===== Input for this task
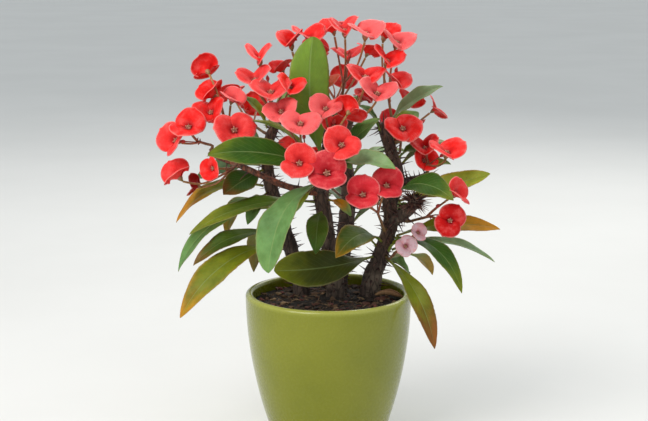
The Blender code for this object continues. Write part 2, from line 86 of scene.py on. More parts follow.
# Thorns
THORN_STEP = 1.15
TWIG_THORN_STEP = 6
THORN_LENGTHS = (4.5, 6.5, 8.5, 9.5)
THORN_CLEARANCE = 0.9
THORN_STEPS = 7
BARE_FOOT = 4

# Leaves
LEAF_STALK = 1.5
LEAF_TWIST = 0.4
LEAF_ROWS = 52
LEAF_COLUMNS = 16
LEAF_BROAD = (22, 29)
LEAF_WIDEST = (0.58, 0.62)
LEAF_TIP_FALL = (1.9, 2.5)
LEAF_TIP_ROUND = (0.8, 0.6)
SEAT = 0.5

# Blooms
USUAL_WIDTH = 24
BRACT_ROUND = radians(103)
BRACT_SPREAD = radians(84)
BRACT_SHRINK = 0.22
BRACT_CONE = 0.35
BRACT_ROWS = 13
BRACT_COLUMNS = 26
CUP_SHARE = 0.8
CUP_RINGS = ((-4.6, 0.75), (-3.6, 0.95), (-2.6, 1.65), (-1.4, 2.05), (-0.2, 1.95), (0.8, 1.75),
             (1.2, 1.45), (1, 1), (0.5, 0.45))

# Stalks
KNEE = 4
FORK_DROP = 15
FORK_REACH = 0.62
FORK_STEP = 2.4
STALK_RADII = (1.5, 1.1, 1, 0.95)
TWIG_RADII = (0.85, 0.72, 0.8)
BUD_STALK_RADII = (0.6, 0.5, 0.55)

# Each limb: its stem, the points of its middle line with its radius there, and how many thorns
# crowd round its tip.
LIMBS = {
    "right_trunk": ("stem_right", [
        (31, 13, ROOT_END, 6.5), (31, 13, 110, 7.4), (37, 11, 131, 6),
        (43, 7, 150, 5.6), (45, 4, 166, 5.4), (42, 2, 184, 4.8)], 34),
    "right_near": ("stem_right", [
        (44, 5, 160, 4.2), (52, -5, 166, 4.2), (58, -15, 174, 4), (60, -22, 181, 3.8)], 90),
    "right_high": ("stem_right", [
        (42, 5, 168, 4.6), (50, 13, 188, 5), (46, 19, 208, 4.6), (39, 20, 228, 3.8)], 12),
    "right_side": ("stem_right", [
        (49, 13, 186, 3.6), (61, 15, 188, 4), (73, 12, 192, 3.4)], 10),
    "middle_trunk": ("stem_middle", [
        (5, 9, ROOT_END, 6), (5, 9, 110, 6.8), (1, 6, 138, 6), (-3, 2, 164, 5.6),
        (-5, 1, 184, 5.2), (-2, 5, 206, 4.6), (2, 8, 226, 3.8)], 14),
    "middle_front": ("stem_middle", [
        (-5, 0, 184, 4.4), (-5, -15, 195, 4.4), (-3, -30, 206, 4), (-1, -38, 213, 3.4)], 8),
    "middle_twig": ("stem_middle", [
        (-5, 0, 182, 2.9), (-30, -5, 188, 2.4), (-62, -8, 203, 2.1), (-84, -9, 212, 1.9)], 0),
    "left_trunk": ("stem_left", [
        (-20, 16, ROOT_END, 5.5), (-20, 16, 110, 6.2), (-27, 16, 136, 5.4), (-36, 16, 165, 5),
        (-43, 16, 190, 4.6), (-44, 16, 212, 4), (-38, 16, 231, 3.4)], 14),
    "back_trunk": ("stem_back", [
        (8, 36, ROOT_END, 5.5), (8, 36, 110, 6.8), (12, 40, 140, 6.2), (15, 40, 175, 5.6),
        (12, 36, 208, 4.8), (15, 32, 236, 3.8)], 14),
}

# Each leaf: its limb, how far along that limb, its tip, its width, how far it arches out of a
# straight line, how far it is rolled on its rib, how far its halves fold up, the colours of its
# blade and of its tip, and where the tip's colour starts.
LEAVES = [
    ("middle_front", 0.45, (-41, -66, 139), 30, 16, 8, 14, "grey", "light", 0.95),
    ("middle_trunk", 0.86, (-11, -7, 294), 29, -9, 44, 10, "lit", "lit", 1),
    ("middle_front", 0.72, (-81, -60, 219), 24, 6, -48, 10, "deep", "olive", 0.9),
    ("middle_front", 0.86, (45, -58, 209), 17, 5, 30, 22, "pale", "light", 0.9),
    ("right_high", 1, (82, 17, 257), 17, 4, 28, 12, "pale", "pale", 1),
    ("right_trunk", 0.97, (86, -38, 184), 21, 9, 34, 12, "deep", "olive", 0.9),
    ("right_high", 0.16, (115, -4, 197), 19, 0, 45, 12, "lime", "orange", 1),
    ("right_trunk", 0.7, (124, 4, 155), 15, 6, 44, 12, "olive", "orange", 0.6),
    ("right_trunk", 0.6, (119, -10, 134), 12, 10, 8, 24, "pale", "pale", 1),
    ("right_trunk", 0.7, (94, -30, 116), 15, 14, 25, 12, "deep", "olive", 0.85),
    ("right_trunk", 0.54, (75, -36, 77), 15, 10, 24, 12, "olive", "brown", 0.7),
    ("right_trunk", 0.66, (5, -45, 145), 22, 10, -26, 14, "moss", "orange", 0.96),
    ("middle_trunk", 0.58, (-9, -34, 145), 16, 9, -14, 12, "moss", "deep", 0.9),
    # This leaf's dark tone is painted shade: it lies in shade between the stems.
    ("right_trunk", 0.52, (-38, -34, 133), 27, -3, -62, 8, "dark", "olive", 0.8),
    ("left_trunk", 0.42, (-105, -30, 98), 21, 13, -36, 12, "olive", "orange", 0.9),
    ("left_trunk", 0.47, (-97, -8, 131), 16, 9, -26, 12, "moss", "brown", 0.9),
    ("left_trunk", 0.6, (-109, 3, 124), 18, 14, -22, 12, "moss", "grey", 0.75),
    ("middle_trunk", 0.63, (-98, -24, 157), 17, 9, -24, 12, "moss", "olive", 0.7),
    ("left_trunk", 0.69, (-111, 14, 158), 18, 12, -22, 12, "lime", "orange", 0.66),
    ("left_trunk", 0.76, (-74, -16, 184), 21, 1, -34, 12, "deep", "brown", 0.85),
    ("left_trunk", 0.78, (-97, 20, 189), 19, 4, -34, 14, "blue", "grey", 0.9),
    ("middle_trunk", 0.78, (-54, -21, 237), 12, 9, -10, 20, "lime", "light", 0.9),
    ("right_high", 0.8, (66, 38, 236), 15, 3, 30, 14, "lime", "light", 0.8),
    ("middle_trunk", 0.82, (36, -10, 237), 19, 2, 40, 12, "deep", "light", 0.8),
    ("back_trunk", 0.56, (-8, 108, 148), 20, 16, 0, 14, "deep", "olive", 0.8),
    ("left_trunk", 0.6, (-78, 64, 138), 19, 16, 0, 14, "moss", "orange", 0.85),
    ("left_trunk", 0.86, (-82, 50, 216), 18, 8, 0, 14, "grey", "light", 0.9),
    ("back_trunk", 0.74, (-26, 92, 224), 18, 8, 0, 14, "deep", "deep", 1),
    ("back_trunk", 0.72, (60, 82, 200), 18, 8, 0, 14, "light", "olive", 0.9),
    ("right_high", 0.52, (98, 52, 208), 18, 8, 0, 14, "moss", "lime", 0.8),
    ("right_trunk", 0.45, (80, 60, 108), 19, 12, 0, 14, "olive", "orange", 0.7),
    ("left_trunk", 0.46, (-58, 78, 106), 19, 16, 0, 14, "olive", "brown", 0.7),
    ("left_trunk", 0.9, (-20, 48, 268), 16, 0, 0, 12, "light", "light", 1),
    ("back_trunk", 0.5, (62, 92, 142), 20, 16, 0, 14, "moss", "olive", 0.7),
]

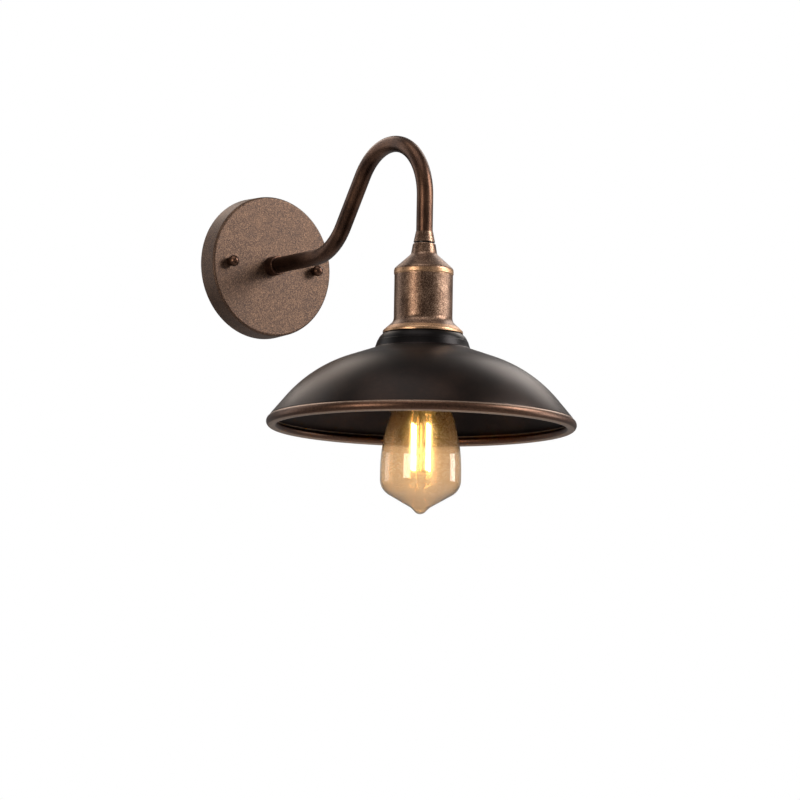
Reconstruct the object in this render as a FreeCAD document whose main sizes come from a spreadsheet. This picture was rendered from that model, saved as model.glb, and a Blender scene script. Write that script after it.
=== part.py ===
"""Gooseneck wall sconce: a round canopy, a bent tube arm, a socket cup and a spun dome shade.

Frame: the origin is the middle of the mounting bracket's back face, on the wall plane.
+Y points into the wall, +X runs along the wall to the right and +Z is up.
All sizes are millimetres, and every one that can be set by itself is a cell of the sheet.
"""
import FreeCAD, Part
import math
import os
import Sketcher

DOC = FreeCAD.newDocument("GooseneckSconce")
V = FreeCAD.Vector
SHEET = DOC.addObject("Spreadsheet::Sheet", "Sizes")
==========
• Directive:
Find "Reconstruct the object" in the data above, then repeat that line and all lines after it exactly, ending with the final line.

• Right answer:
Reconstruct the object in this render as a FreeCAD document whose main sizes come from a spreadsheet. This picture was rendered from that model, saved as model.glb, and a Blender scene script. Write that script after it.
=== part.py ===
"""Gooseneck wall sconce: a round canopy, a bent tube arm, a socket cup and a spun dome shade.

Frame: the origin is the middle of the mounting bracket's back face, on the wall plane.
+Y points into the wall, +X runs along the wall to the right and +Z is up.
All sizes are millimetres, and every one that can be set by itself is a cell of the sheet.
"""
import FreeCAD, Part
import math
import os
import Sketcher

DOC = FreeCAD.newDocument("GooseneckSconce")
V = FreeCAD.Vector
SHEET = DOC.addObject("Spreadsheet::Sheet", "Sizes")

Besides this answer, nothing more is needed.